SUPPLIED RECORDS:
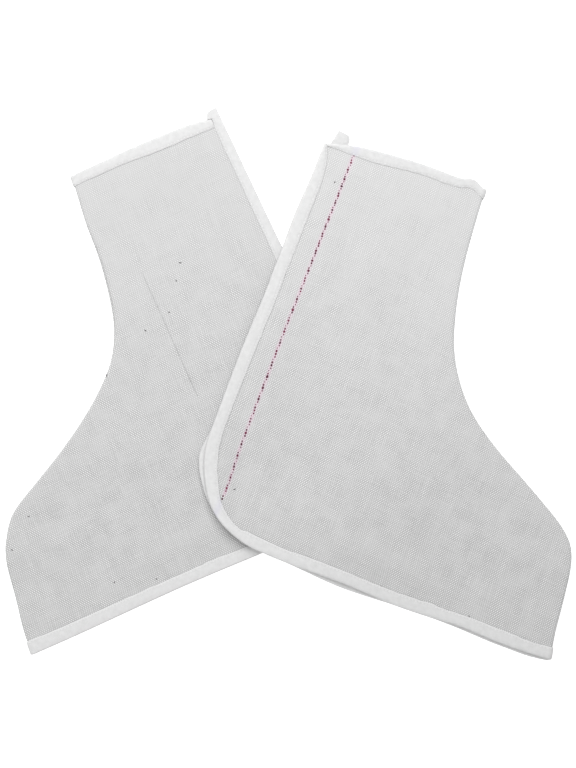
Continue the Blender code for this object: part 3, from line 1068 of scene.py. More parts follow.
class Graph:
    """A material and the nodes that are added to it."""

    def __init__(self, name: str, roughness: float) -> None:
        """Start a material with its principled shader.

        Args:
            name: the material's name.
            roughness: the shader's roughness.
        """
        self.material = bpy.data.materials.new(name)
        self.material.use_nodes = True
        self.nodes = self.material.node_tree.nodes
        self.links = self.material.node_tree.links
        self.shader = self.nodes["Principled BSDF"]
        self.shader.inputs["Roughness"].default_value = roughness

    def feed(self, socket: Socket, source: object) -> None:
        """Give an input socket a link, a number or a colour.

        Args:
            socket: the input.
            source: another node's output, a number or a colour.
        """
        if isinstance(source, Socket):
            self.links.new(source, socket)
        elif isinstance(source, tuple) and len(source) == 3 and socket.type == "RGBA":
            socket.default_value = (*source, 1.0)
        else:
            socket.default_value = source

    def math(self, operation: str, first: object, second: object = 0.0) -> Socket:
        """One arithmetic step.

        Args:
            operation: its name in the Math node.
            first: a number or a socket.
            second: another, where the step takes two.

        Returns:
            The result.
        """
        node = self.nodes.new("ShaderNodeMath")
        node.operation = operation
        for socket, source in zip(node.inputs, (first, second)):
            self.feed(socket, source)
        return node.outputs[0]

    def times(self, first: object, second: object) -> Socket:
        """One number times another."""
        return self.math("MULTIPLY", first, second)

    def crown(self, weave: Socket) -> Socket:
        """The height of the yarns of a weave whose sign says which one is on top: the root of its size."""
        return self.math("POWER", self.math("ABSOLUTE", weave), 0.5)

    def mix(self, share: object, first: object, second: object) -> Socket:
        """A colour between two colours.

        Args:
            share: how much of the second it has, from 0 to 1.
            first: a colour.
            second: another.

        Returns:
            The colour between them.
        """
        node = self.nodes.new("ShaderNodeMix")
        node.data_type = "RGBA"
        for socket, source in zip((node.inputs[0], node.inputs[6], node.inputs[7]), (share, first, second)):
            self.feed(socket, source)
        return node.outputs[2]

    def place_on_cloth(self) -> Socket:
        """The place on the cloth.

        Returns:
            The piece's own UV map, in metres.
        """
        node = self.nodes.new("ShaderNodeUVMap")
        node.uv_map = "weave"
        return node.outputs["UV"]

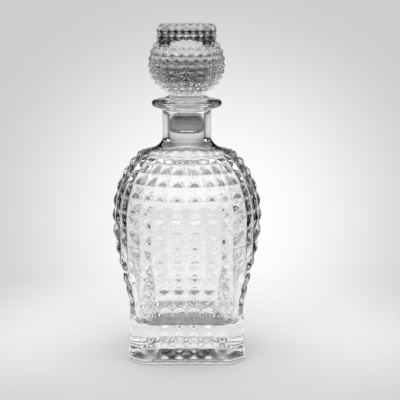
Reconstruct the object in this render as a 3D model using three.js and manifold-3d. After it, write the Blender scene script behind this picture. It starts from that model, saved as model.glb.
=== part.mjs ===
// Liquor decanter of clear pressed glass, in millimetres, +Z up, standing on z = 0 with its axis on Z.
// The bottle is one piece of glass: a heavy square foot with bevelled corners that swells into a round bulb,
// covered in rows of four-sided diamond points, under a plain shoulder, neck and flanged lip.
// The stopper is the other piece: a ball of diamond points with a studded square block on its crown,
// a collar that rests over the lip, and a tapered shank that fills the bore of the neck.
import * as THREE from "three";
import { mergeVertices } from "three/addons/utils/BufferGeometryUtils.js";
import Module from "manifold-3d";

const wasm = await Module();
wasm.setup();

// Foot and flats of the bottle
const BASE_WIDTH = 86.6; // across two opposite flats
const FLAT_WIDTH = 65.4; // one flat, between its two corner bevels
const FLAT_COLUMNS = 6; // diamond points across one flat
const FLAT_HEIGHT = 36.5; // the flats draw in a little up to here, then lean out
const FLAT_DRAFT = THREE.MathUtils.degToRad(2.2);
const LEAN_RADIUS = 40; // of the curve between the two slopes
const LEAN_ANGLE = THREE.MathUtils.degToRad(16.2);
const BEVEL_SHARE = 0.45; // how far the corner bevels move with the flats
const FOOT_BEVEL = 1.5; // cut off the lowest edge
const FOOT_BAND = 2.3; // top of the plain band of glass under the first row of points
const BAND_EDGE = 0.6; // rise from the band into the first valley
const PUNT_RADIUS = 29; // shallow hollow under the foot
const PUNT_DEPTH = 1.8;

// Bulb and its diamond points
const GIRTH = 112.3; // widest diameter, over the crests of the points
const GIRTH_HEIGHT = 105;
const SHOULDER_RADIUS = 64.4; // arc of the bulb above its girth
const SHOULDER_TURN = THREE.MathUtils.degToRad(43.9); // and how far it turns inwards
const EDGE_RADIUS = 10; // tighter arc over the edge of the shoulder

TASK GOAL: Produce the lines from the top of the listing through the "material and the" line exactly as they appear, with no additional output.

RESULT FOR THIS TASK:
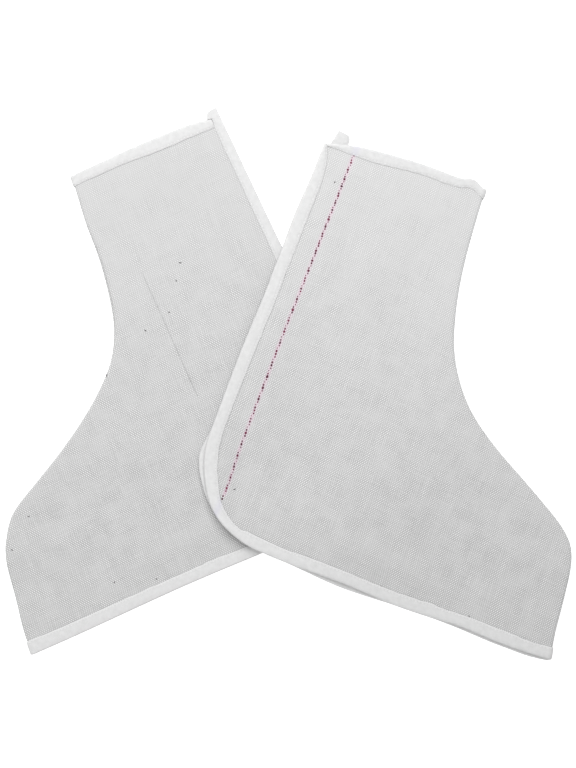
Continue the Blender code for this object: part 3, from line 1068 of scene.py. More parts follow.
class Graph:
    """A material and the nodes that are added to it."""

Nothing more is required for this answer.